The ShadowRenderer
is an interface that can either create a shadow of an image or paint an image with a shadow. The most interesting method it includes is:
public ARGBPixels createShadow(ARGBPixels srcImage, ARGBPixels destImage, float kernelRadius, Color shadowColor);
The demo showcases 3-4 different renderers, but in production you probably are only interested in the two best-performing renderers:
BoxShadowRenderer
is the fastest, but it doesn't mimic a Gaussian blur/shadow well.DoubleBoxShadowRenderer
mimics a Gaussian blur/shadow, and it is a little bit slower.A simple invocation may resemble:
ShadowAttributes attr = new ShadowAttributes(dx, dy, kernelRadius, color); renderer.paint(graphics2D, srcImage, x, y, attr);
The renderer iterates over a source image and blurs each pixel. The actual RGB components of the source pixel don't matter: they're all replaced with the same color (usually a translucent gray or black).
The ShadowAttributes
object mentioned above is a simple data container bean for information about how to execute and position the blurred shadow.
Here is a chart showing the execution time for four renderers as the kernel (blur size) increases:
All the renderers execute in two passes: one horizontal and one vertical. As smarter people have long observed:
It turns out that a Gaussian is separable, which, if you're blurring an image, means you can blur in one dimension, then blur in the other, and get the same result as if you had done the whole thing at once.
The "Unoptimized Gaussian" is the baseline. It iterates over every pixel first in its vertical blur, and then it iterates over every pixel in its horizontal blur. It uses an int array as its kernel, and it faithfully multiplies every element of the kernel as it computes each output alpha value.
The "Optimized Gaussian" produces identical visual results, but is faster. On an older machine this was about 1/3 the execution time of the unoptimized blur. On my newer laptop (shown above, Apple M2 with 8 cores) it performs even faster. The biggest performance optimization is multithreading, which means machines will see different performance. There are a few other minor tweaks I found to squeeze out a little more performance here and there, but multithreading is the key distinction.
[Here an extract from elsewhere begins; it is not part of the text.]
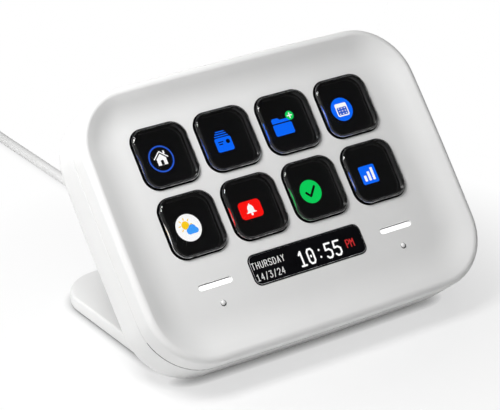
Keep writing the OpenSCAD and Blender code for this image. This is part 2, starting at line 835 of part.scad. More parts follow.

(I'm going to assume if you're reading this far that you're at least a little familiar with what a "box filter" is. There's lots of great articles on it, but if you go a-googling know that it is unfortunately similar in name to the CSS "box-shadow" property. In summary: a box filter applies a uniform kernel, and a formal Gaussian kernel is more of a 2D bell-curve.)
The "Double Box" is about 1/8th of the baseline time. This is also multithreaded. This is the result of applying two consecutive box filter renderers. I would argue that for most people: this is visually indistinguishable from a formal Gaussian blur. The two kernel box radii it uses to approximate a gaussian kernel are empirically calculated. (That is: there's a lookup table that tells us that a Gaussian kernel of "3.5" can be approximated by applying a box kernel of "0.7519531" and "0.7558594".)
The "Box" uses a simple box filter. This executes the fastest (at maybe 1/10th of the baseline execution time), but it is the only renderer in this profile that does NOT look like a Gaussian blur. Depending on your needs: it's probably safe to say some users won't care about this distinction. (A blur is usually a background decoration, after all.)
All of these renderers offer floating-point kernels. This is achieved by tweening two integer-based kernels. For example: if a 3px kernel is [1, 3, 1] and a 5px kernel is [1, 2, 4, 2, 1], then the shorter kernel is padded with a zero on either side and we tween two together. This feature helps us support animation so the user can smoothly fade from a smaller blur to a larger blur.
The "Box" zigzags in a saw-tooth pattern based on whether the kernel is an integer or a decimal value, because integers are simpler to calculate.